Betroffene schenken Gesichtern, in denen sich Ärger widerspiegelt, unbewusst mehr Aufmerksamkeit als Gesunde dies tun: Sie schauen den Gesichtern schneller und häufiger in die Augen. Gleichzeitig erzeugt der bedrohliche Reiz auch eine heftigere Reaktion im Gehirn. „Diese hohe Gehirnaktivität in bestimmten Bereichen der Amygdala könnte erklären, warum die Patienten empfindlicher und heftiger als Gesunde auf negative Signale ihrer Mitmenschen reagieren, häufig mit aggressivem Verhalten gegen sich oder andere“, erklärt Studienleiterin Dr. Katja Bertsch, Wissenschaftlerin an der Universitätsklinik für Allgemeine Psychiatrie.

Oxytocin könnte Therapie erleichtern und Misstrauen abbauen

Diese reflexartige Reaktion und die damit verbundene Gehirnaktivität wurde in der Studie durch das Hormon Oxytocin auf ein normales Niveau gesenkt. Für die Studie erhielten 40 Patientinnen und 41 gesunde Vergleichspersonen per Nasenspray Oxytocin oder ein Placebo, also ein Präparat ohne Wirkstoff. Anschließend wurden ihre Augenbewegungen erfasst und die Hirnaktivität mittels Magnetresonanztomographie dargestellt, währen sie unterschiedliche Gesichtsausdrücke betrachteten.

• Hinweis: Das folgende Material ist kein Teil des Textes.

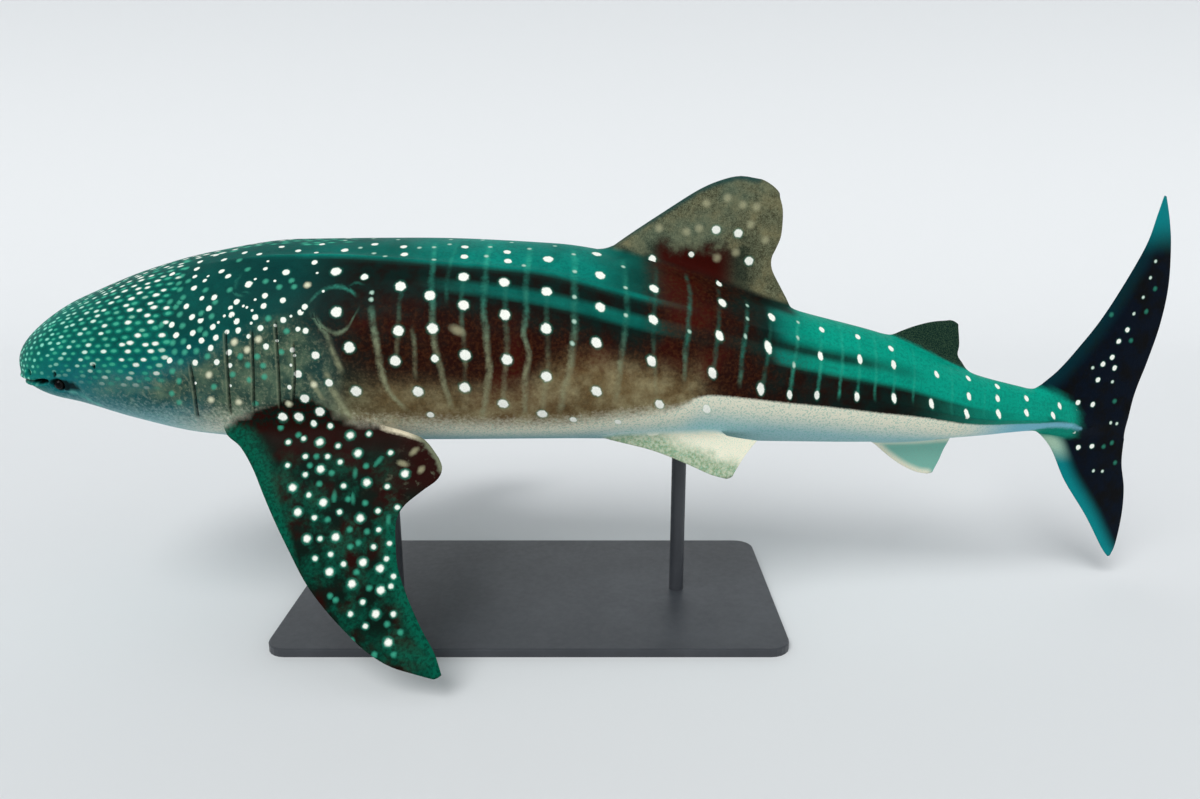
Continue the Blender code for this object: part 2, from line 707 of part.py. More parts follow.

In weiteren Studien gilt es zu prüfen, welchen Einfluss diese Wirkung von Oxytocin auf die Gefühle der Probanden hat, ob sie sich sicherer fühlen und gelassener reagieren. Außerdem prüft die Heidelberger Arbeitsgruppe in einer gerade angelaufenen Untersuchung, ob Oxytocin sich dämpfend auf aggressives Verhalten auswirken könnte. Zum Medikament eignet sich das Hormon, das bei Gesunden Angst- und Stresserleben im zwischenmenschlichen Austausch vermindert, trotz seiner positiven Wirkung derzeit noch nicht – die Halbwertszeit beträgt in der jetzigen Verabreichungsform als Spray lediglich 45 Minuten. „Wir hoffen allerdings, Oxytocin in Zukunft begleitend zur Psychotherapie einsetzen zu können, damit die Patienten sich im Gespräch mit dem Therapeuten weniger bedroht fühlen, leichter Vertrauen aufbauen und die Therapie als hilfreich erleben“, erklärt Dr. Bertsch. „Das muss aber noch genauer untersucht werden.“

Das Borderline-Syndrom ist eine psychische Störung, die häufig mit extremen
Stimmungsschwankungen, heftigen, als unkontrollierbar erlebten Gefühlsausbrüchen und Schwierigkeiten mit zwischenmenschlichen Beziehungen einhergeht. Die Betroffenen geraten im Alltag in quälende Anspannungszustände, in denen viele zu Selbstverletzungen und anderen selbstschädigenden Verhaltensweisen neigen. Experten schätzen, dass etwa sechs Prozent der Jugendlichen und bis zu zwei Prozent der Gesamtbevölkerung, rund 1,6 Millionen Menschen in Deutschland, darunter leiden.